[Exercise] Write the listing out again, all of it, word for word.
═══ Raw data
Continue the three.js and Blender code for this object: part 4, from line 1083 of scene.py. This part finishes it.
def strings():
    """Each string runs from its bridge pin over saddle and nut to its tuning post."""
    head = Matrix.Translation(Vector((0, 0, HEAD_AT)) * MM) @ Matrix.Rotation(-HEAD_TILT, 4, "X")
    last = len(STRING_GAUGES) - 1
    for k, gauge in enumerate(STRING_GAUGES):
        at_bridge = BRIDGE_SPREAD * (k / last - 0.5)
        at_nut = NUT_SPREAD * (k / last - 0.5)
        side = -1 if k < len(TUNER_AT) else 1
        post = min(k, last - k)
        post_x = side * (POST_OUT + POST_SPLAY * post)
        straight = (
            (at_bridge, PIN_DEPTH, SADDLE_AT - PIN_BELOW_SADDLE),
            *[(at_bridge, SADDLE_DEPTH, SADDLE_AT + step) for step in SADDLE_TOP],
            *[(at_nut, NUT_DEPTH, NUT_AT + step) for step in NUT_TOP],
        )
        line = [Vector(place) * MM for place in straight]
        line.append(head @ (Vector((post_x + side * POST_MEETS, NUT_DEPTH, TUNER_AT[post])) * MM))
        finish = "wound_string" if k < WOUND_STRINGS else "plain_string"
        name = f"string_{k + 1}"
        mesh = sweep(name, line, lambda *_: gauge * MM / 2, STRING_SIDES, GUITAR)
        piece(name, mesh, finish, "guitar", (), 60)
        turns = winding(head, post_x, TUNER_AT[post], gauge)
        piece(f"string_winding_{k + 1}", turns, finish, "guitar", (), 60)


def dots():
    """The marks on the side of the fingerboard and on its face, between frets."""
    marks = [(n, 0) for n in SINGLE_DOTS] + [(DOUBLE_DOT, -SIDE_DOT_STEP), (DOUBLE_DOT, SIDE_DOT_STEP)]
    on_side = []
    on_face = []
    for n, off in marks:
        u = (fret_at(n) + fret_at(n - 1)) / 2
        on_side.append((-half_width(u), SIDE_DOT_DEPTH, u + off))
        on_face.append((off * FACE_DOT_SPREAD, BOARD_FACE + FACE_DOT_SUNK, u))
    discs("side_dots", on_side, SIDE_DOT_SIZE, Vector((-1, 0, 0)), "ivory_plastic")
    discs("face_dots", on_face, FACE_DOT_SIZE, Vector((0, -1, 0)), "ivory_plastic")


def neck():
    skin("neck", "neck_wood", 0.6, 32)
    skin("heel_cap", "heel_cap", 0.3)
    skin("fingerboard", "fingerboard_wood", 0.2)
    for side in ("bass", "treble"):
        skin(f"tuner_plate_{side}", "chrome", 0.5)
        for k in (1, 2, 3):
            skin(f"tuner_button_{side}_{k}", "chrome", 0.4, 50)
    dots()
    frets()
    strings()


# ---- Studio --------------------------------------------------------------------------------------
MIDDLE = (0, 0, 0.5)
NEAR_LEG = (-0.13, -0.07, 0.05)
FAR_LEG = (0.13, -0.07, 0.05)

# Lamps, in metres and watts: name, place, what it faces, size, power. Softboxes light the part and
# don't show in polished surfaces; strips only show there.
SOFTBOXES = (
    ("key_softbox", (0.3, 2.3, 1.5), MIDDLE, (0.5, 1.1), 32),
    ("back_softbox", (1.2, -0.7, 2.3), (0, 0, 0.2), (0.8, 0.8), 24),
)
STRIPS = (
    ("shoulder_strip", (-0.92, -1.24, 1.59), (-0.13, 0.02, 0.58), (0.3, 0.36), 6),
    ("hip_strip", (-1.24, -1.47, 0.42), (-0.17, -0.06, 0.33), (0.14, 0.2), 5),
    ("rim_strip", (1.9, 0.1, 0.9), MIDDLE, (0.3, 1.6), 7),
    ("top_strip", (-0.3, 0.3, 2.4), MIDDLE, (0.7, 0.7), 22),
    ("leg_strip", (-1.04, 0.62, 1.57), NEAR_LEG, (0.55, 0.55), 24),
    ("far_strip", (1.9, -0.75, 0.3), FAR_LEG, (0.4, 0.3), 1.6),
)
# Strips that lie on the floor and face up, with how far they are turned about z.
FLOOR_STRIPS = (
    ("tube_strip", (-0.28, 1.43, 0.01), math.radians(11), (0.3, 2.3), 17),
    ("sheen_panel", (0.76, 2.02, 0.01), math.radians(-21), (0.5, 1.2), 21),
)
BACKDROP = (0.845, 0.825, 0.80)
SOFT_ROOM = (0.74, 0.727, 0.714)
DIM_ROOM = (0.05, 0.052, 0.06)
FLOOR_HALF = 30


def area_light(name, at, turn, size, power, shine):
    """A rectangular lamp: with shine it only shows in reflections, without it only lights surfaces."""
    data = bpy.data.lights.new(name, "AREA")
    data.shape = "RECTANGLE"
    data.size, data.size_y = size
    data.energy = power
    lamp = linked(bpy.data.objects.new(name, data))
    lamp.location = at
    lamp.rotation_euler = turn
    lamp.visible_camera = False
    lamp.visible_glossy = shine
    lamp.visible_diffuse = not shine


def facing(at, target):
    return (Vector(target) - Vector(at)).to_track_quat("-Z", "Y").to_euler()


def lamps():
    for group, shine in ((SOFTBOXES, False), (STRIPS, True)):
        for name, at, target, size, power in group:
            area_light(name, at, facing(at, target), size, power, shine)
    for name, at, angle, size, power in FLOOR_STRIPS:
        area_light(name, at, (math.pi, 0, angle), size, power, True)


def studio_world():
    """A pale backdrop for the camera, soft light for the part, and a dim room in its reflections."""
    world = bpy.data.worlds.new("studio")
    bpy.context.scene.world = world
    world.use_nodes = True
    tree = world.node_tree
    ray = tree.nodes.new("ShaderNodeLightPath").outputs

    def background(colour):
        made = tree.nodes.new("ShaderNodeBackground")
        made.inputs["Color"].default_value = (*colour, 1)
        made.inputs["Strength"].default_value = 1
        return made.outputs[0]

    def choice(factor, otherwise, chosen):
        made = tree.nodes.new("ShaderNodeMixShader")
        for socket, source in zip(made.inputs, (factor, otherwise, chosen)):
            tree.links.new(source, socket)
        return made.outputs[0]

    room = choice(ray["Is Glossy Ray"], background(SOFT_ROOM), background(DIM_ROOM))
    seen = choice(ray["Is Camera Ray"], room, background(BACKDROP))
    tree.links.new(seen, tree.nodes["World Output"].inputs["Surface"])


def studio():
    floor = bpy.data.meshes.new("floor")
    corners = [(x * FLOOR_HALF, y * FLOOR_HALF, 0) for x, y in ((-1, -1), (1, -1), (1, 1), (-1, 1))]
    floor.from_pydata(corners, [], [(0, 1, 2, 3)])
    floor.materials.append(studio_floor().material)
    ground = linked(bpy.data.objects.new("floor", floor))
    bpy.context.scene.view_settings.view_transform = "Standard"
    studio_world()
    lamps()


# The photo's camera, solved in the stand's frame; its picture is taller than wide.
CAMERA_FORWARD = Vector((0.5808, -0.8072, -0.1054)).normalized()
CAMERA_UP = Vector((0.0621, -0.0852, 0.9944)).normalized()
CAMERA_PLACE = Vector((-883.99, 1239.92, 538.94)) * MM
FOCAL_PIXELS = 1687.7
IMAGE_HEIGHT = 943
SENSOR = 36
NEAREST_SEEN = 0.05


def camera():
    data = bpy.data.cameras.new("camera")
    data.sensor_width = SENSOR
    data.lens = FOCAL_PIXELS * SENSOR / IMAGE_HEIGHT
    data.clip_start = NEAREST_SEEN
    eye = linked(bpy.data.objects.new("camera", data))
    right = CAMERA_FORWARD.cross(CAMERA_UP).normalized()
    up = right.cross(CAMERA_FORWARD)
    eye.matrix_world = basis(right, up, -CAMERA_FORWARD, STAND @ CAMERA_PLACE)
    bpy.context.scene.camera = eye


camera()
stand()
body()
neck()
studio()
══════
[Output for this exercise]
Continue the three.js and Blender code for this object: part 4, from line 1083 of scene.py. This part finishes it.
def strings():
    """Each string runs from its bridge pin over saddle and nut to its tuning post."""
    head = Matrix.Translation(Vector((0, 0, HEAD_AT)) * MM) @ Matrix.Rotation(-HEAD_TILT, 4, "X")
    last = len(STRING_GAUGES) - 1
    for k, gauge in enumerate(STRING_GAUGES):
        at_bridge = BRIDGE_SPREAD * (k / last - 0.5)
        at_nut = NUT_SPREAD * (k / last - 0.5)
        side = -1 if k < len(TUNER_AT) else 1
        post = min(k, last - k)
        post_x = side * (POST_OUT + POST_SPLAY * post)
        straight = (
            (at_bridge, PIN_DEPTH, SADDLE_AT - PIN_BELOW_SADDLE),
            *[(at_bridge, SADDLE_DEPTH, SADDLE_AT + step) for step in SADDLE_TOP],
            *[(at_nut, NUT_DEPTH, NUT_AT + step) for step in NUT_TOP],
        )
        line = [Vector(place) * MM for place in straight]
        line.append(head @ (Vector((post_x + side * POST_MEETS, NUT_DEPTH, TUNER_AT[post])) * MM))
        finish = "wound_string" if k < WOUND_STRINGS else "plain_string"
        name = f"string_{k + 1}"
        mesh = sweep(name, line, lambda *_: gauge * MM / 2, STRING_SIDES, GUITAR)
        piece(name, mesh, finish, "guitar", (), 60)
        turns = winding(head, post_x, TUNER_AT[post], gauge)
        piece(f"string_winding_{k + 1}", turns, finish, "guitar", (), 60)


def dots():
    """The marks on the side of the fingerboard and on its face, between frets."""
    marks = [(n, 0) for n in SINGLE_DOTS] + [(DOUBLE_DOT, -SIDE_DOT_STEP), (DOUBLE_DOT, SIDE_DOT_STEP)]
    on_side = []
    on_face = []
    for n, off in marks:
        u = (fret_at(n) + fret_at(n - 1)) / 2
        on_side.append((-half_width(u), SIDE_DOT_DEPTH, u + off))
        on_face.append((off * FACE_DOT_SPREAD, BOARD_FACE + FACE_DOT_SUNK, u))
    discs("side_dots", on_side, SIDE_DOT_SIZE, Vector((-1, 0, 0)), "ivory_plastic")
    discs("face_dots", on_face, FACE_DOT_SIZE, Vector((0, -1, 0)), "ivory_plastic")


def neck():
    skin("neck", "neck_wood", 0.6, 32)
    skin("heel_cap", "heel_cap", 0.3)
    skin("fingerboard", "fingerboard_wood", 0.2)
    for side in ("bass", "treble"):
        skin(f"tuner_plate_{side}", "chrome", 0.5)
        for k in (1, 2, 3):
            skin(f"tuner_button_{side}_{k}", "chrome", 0.4, 50)
    dots()
    frets()
    strings()


# ---- Studio --------------------------------------------------------------------------------------
MIDDLE = (0, 0, 0.5)
NEAR_LEG = (-0.13, -0.07, 0.05)
FAR_LEG = (0.13, -0.07, 0.05)

# Lamps, in metres and watts: name, place, what it faces, size, power. Softboxes light the part and
# don't show in polished surfaces; strips only show there.
SOFTBOXES = (
    ("key_softbox", (0.3, 2.3, 1.5), MIDDLE, (0.5, 1.1), 32),
    ("back_softbox", (1.2, -0.7, 2.3), (0, 0, 0.2), (0.8, 0.8), 24),
)
STRIPS = (
    ("shoulder_strip", (-0.92, -1.24, 1.59), (-0.13, 0.02, 0.58), (0.3, 0.36), 6),
    ("hip_strip", (-1.24, -1.47, 0.42), (-0.17, -0.06, 0.33), (0.14, 0.2), 5),
    ("rim_strip", (1.9, 0.1, 0.9), MIDDLE, (0.3, 1.6), 7),
    ("top_strip", (-0.3, 0.3, 2.4), MIDDLE, (0.7, 0.7), 22),
    ("leg_strip", (-1.04, 0.62, 1.57), NEAR_LEG, (0.55, 0.55), 24),
    ("far_strip", (1.9, -0.75, 0.3), FAR_LEG, (0.4, 0.3), 1.6),
)
# Strips that lie on the floor and face up, with how far they are turned about z.
FLOOR_STRIPS = (
    ("tube_strip", (-0.28, 1.43, 0.01), math.radians(11), (0.3, 2.3), 17),
    ("sheen_panel", (0.76, 2.02, 0.01), math.radians(-21), (0.5, 1.2), 21),
)
BACKDROP = (0.845, 0.825, 0.80)
SOFT_ROOM = (0.74, 0.727, 0.714)
DIM_ROOM = (0.05, 0.052, 0.06)
FLOOR_HALF = 30


def area_light(name, at, turn, size, power, shine):
    """A rectangular lamp: with shine it only shows in reflections, without it only lights surfaces."""
    data = bpy.data.lights.new(name, "AREA")
    data.shape = "RECTANGLE"
    data.size, data.size_y = size
    data.energy = power
    lamp = linked(bpy.data.objects.new(name, data))
    lamp.location = at
    lamp.rotation_euler = turn
    lamp.visible_camera = False
    lamp.visible_glossy = shine
    lamp.visible_diffuse = not shine


def facing(at, target):
    return (Vector(target) - Vector(at)).to_track_quat("-Z", "Y").to_euler()


def lamps():
    for group, shine in ((SOFTBOXES, False), (STRIPS, True)):
        for name, at, target, size, power in group:
            area_light(name, at, facing(at, target), size, power, shine)
    for name, at, angle, size, power in FLOOR_STRIPS:
        area_light(name, at, (math.pi, 0, angle), size, power, True)


def studio_world():
    """A pale backdrop for the camera, soft light for the part, and a dim room in its reflections."""
    world = bpy.data.worlds.new("studio")
    bpy.context.scene.world = world
    world.use_nodes = True
    tree = world.node_tree
    ray = tree.nodes.new("ShaderNodeLightPath").outputs

    def background(colour):
        made = tree.nodes.new("ShaderNodeBackground")
        made.inputs["Color"].default_value = (*colour, 1)
        made.inputs["Strength"].default_value = 1
        return made.outputs[0]

    def choice(factor, otherwise, chosen):
        made = tree.nodes.new("ShaderNodeMixShader")
        for socket, source in zip(made.inputs, (factor, otherwise, chosen)):
            tree.links.new(source, socket)
        return made.outputs[0]

    room = choice(ray["Is Glossy Ray"], background(SOFT_ROOM), background(DIM_ROOM))
    seen = choice(ray["Is Camera Ray"], room, background(BACKDROP))
    tree.links.new(seen, tree.nodes["World Output"].inputs["Surface"])


def studio():
    floor = bpy.data.meshes.new("floor")
    corners = [(x * FLOOR_HALF, y * FLOOR_HALF, 0) for x, y in ((-1, -1), (1, -1), (1, 1), (-1, 1))]
    floor.from_pydata(corners, [], [(0, 1, 2, 3)])
    floor.materials.append(studio_floor().material)
    ground = linked(bpy.data.objects.new("floor", floor))
    bpy.context.scene.view_settings.view_transform = "Standard"
    studio_world()
    lamps()


# The photo's camera, solved in the stand's frame; its picture is taller than wide.
CAMERA_FORWARD = Vector((0.5808, -0.8072, -0.1054)).normalized()
CAMERA_UP = Vector((0.0621, -0.0852, 0.9944)).normalized()
CAMERA_PLACE = Vector((-883.99, 1239.92, 538.94)) * MM
FOCAL_PIXELS = 1687.7
IMAGE_HEIGHT = 943
SENSOR = 36
NEAREST_SEEN = 0.05


def camera():
    data = bpy.data.cameras.new("camera")
    data.sensor_width = SENSOR
    data.lens = FOCAL_PIXELS * SENSOR / IMAGE_HEIGHT
    data.clip_start = NEAREST_SEEN
    eye = linked(bpy.data.objects.new("camera", data))
    right = CAMERA_FORWARD.cross(CAMERA_UP).normalized()
    up = right.cross(CAMERA_FORWARD)
    eye.matrix_world = basis(right, up, -CAMERA_FORWARD, STAND @ CAMERA_PLACE)
    bpy.context.scene.camera = eye


camera()
stand()
body()
neck()
studio()